:: DATASET CONTENT

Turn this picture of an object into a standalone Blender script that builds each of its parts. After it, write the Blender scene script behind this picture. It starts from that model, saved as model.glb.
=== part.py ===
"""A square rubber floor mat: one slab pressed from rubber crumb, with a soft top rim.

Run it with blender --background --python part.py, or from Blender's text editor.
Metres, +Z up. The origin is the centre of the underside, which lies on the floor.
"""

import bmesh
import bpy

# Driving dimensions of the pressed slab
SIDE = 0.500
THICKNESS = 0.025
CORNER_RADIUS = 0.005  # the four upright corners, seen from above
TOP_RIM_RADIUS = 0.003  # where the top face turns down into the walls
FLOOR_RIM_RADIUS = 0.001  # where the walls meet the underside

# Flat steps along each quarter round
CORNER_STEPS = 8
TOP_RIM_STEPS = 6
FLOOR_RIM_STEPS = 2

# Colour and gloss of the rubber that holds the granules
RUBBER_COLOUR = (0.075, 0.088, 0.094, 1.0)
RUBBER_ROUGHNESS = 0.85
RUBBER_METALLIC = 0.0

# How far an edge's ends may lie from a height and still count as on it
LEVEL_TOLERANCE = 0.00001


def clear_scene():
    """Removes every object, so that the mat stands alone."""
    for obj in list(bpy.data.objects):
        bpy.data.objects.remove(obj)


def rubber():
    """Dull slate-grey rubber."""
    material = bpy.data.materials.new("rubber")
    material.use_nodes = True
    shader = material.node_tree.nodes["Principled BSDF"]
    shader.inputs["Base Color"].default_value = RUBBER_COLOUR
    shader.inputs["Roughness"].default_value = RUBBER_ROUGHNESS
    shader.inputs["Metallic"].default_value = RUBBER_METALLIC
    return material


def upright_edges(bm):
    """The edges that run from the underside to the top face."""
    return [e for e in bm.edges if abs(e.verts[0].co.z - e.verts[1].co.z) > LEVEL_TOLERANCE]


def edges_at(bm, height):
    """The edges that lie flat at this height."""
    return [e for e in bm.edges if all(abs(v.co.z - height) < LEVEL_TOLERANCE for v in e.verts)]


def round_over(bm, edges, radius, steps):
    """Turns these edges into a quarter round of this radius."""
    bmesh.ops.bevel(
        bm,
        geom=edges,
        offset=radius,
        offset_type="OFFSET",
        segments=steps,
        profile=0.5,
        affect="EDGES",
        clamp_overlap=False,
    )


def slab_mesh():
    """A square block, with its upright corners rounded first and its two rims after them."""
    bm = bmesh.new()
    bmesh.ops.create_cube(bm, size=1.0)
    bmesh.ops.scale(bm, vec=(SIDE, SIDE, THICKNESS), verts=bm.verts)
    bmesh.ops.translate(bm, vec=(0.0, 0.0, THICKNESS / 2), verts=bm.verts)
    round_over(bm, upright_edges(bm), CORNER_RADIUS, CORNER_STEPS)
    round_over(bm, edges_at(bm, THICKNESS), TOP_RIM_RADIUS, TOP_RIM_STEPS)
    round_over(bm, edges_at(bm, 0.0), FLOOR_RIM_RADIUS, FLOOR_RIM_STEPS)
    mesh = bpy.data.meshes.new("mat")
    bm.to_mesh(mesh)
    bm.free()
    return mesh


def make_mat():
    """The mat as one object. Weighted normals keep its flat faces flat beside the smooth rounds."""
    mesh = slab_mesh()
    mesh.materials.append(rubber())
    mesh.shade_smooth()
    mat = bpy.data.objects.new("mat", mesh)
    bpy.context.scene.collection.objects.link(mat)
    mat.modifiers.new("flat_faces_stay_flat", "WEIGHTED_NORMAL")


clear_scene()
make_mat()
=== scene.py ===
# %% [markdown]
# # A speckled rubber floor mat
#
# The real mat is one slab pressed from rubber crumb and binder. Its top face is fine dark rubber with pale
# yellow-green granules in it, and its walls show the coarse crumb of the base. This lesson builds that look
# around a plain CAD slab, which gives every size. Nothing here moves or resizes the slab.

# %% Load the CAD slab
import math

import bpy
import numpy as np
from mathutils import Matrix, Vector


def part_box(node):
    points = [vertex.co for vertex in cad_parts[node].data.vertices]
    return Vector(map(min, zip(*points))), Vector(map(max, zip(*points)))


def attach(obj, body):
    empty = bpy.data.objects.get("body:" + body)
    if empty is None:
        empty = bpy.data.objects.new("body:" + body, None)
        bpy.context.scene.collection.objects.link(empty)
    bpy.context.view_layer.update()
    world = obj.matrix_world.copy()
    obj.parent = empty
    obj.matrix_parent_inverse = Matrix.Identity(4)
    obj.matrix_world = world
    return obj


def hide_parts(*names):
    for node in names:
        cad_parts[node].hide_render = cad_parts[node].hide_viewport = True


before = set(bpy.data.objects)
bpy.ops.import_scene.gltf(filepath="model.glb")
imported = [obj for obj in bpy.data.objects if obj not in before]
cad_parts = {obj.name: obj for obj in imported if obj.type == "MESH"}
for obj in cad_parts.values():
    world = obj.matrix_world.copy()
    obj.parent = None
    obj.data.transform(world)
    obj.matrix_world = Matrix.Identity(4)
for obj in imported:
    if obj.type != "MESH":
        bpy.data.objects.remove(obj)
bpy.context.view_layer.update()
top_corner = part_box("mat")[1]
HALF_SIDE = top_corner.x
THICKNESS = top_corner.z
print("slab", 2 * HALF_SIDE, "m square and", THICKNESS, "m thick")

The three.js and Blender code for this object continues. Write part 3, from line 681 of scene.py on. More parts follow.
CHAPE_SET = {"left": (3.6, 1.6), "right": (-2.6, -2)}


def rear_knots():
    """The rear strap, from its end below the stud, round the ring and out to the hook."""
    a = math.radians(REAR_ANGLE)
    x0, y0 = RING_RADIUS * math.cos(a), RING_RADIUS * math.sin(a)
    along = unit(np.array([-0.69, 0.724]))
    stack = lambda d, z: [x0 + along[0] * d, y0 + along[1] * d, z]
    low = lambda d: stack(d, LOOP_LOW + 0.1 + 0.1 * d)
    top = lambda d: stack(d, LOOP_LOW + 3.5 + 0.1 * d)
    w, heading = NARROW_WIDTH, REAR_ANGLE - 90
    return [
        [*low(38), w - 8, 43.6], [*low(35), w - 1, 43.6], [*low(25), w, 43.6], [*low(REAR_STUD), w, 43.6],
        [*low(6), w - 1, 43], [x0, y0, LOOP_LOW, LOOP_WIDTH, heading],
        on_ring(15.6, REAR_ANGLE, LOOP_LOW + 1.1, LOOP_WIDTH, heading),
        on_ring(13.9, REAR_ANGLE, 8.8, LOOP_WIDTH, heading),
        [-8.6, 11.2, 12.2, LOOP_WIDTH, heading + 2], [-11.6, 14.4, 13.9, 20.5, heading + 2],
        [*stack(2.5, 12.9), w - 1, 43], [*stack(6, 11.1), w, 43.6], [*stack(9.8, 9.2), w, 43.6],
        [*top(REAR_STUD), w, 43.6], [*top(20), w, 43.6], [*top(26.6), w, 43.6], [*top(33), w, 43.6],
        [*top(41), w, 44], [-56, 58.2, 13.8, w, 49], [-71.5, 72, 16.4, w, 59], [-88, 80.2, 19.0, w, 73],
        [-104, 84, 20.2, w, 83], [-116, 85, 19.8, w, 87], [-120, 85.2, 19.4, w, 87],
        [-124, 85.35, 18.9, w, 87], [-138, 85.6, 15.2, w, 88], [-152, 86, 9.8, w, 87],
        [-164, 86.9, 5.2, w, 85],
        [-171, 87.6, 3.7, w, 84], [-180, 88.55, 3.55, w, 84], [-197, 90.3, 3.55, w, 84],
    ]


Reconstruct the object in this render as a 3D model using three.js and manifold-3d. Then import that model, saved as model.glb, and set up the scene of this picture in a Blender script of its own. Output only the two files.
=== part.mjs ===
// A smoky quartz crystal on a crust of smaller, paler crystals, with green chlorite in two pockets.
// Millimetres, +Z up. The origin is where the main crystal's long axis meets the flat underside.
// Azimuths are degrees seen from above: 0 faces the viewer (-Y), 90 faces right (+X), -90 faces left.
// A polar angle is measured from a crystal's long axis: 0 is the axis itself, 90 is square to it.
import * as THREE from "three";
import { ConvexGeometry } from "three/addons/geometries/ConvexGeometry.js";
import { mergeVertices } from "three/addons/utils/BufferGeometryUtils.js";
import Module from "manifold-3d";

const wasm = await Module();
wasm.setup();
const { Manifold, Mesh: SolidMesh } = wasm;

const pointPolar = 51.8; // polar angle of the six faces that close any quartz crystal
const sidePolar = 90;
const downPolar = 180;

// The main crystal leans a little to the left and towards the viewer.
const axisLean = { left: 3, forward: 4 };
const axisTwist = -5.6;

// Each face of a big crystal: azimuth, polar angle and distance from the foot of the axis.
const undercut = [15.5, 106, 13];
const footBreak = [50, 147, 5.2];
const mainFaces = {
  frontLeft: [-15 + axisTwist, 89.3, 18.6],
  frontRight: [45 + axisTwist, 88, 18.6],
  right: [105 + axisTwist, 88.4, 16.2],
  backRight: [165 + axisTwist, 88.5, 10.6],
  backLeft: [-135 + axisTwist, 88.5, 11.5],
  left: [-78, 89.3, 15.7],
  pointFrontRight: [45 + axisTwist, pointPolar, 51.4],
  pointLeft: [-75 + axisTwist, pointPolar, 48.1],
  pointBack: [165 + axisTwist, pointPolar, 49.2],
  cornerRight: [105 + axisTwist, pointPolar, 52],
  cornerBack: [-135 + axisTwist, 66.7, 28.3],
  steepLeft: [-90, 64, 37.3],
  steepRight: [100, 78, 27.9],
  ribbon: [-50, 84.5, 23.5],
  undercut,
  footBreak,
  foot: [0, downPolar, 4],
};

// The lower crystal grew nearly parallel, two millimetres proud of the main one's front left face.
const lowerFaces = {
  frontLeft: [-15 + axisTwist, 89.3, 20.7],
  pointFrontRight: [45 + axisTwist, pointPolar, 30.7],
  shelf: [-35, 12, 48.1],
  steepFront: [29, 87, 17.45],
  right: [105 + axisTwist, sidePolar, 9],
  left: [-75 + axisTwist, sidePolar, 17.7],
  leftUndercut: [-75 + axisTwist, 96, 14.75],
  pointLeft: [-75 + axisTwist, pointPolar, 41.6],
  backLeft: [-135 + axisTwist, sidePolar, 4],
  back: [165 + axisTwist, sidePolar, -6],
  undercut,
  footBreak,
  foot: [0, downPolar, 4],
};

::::

Find the word "update" and list each line it appears in.

IN RESPONSE
    bpy.context.view_layer.update()
bpy.context.view_layer.update()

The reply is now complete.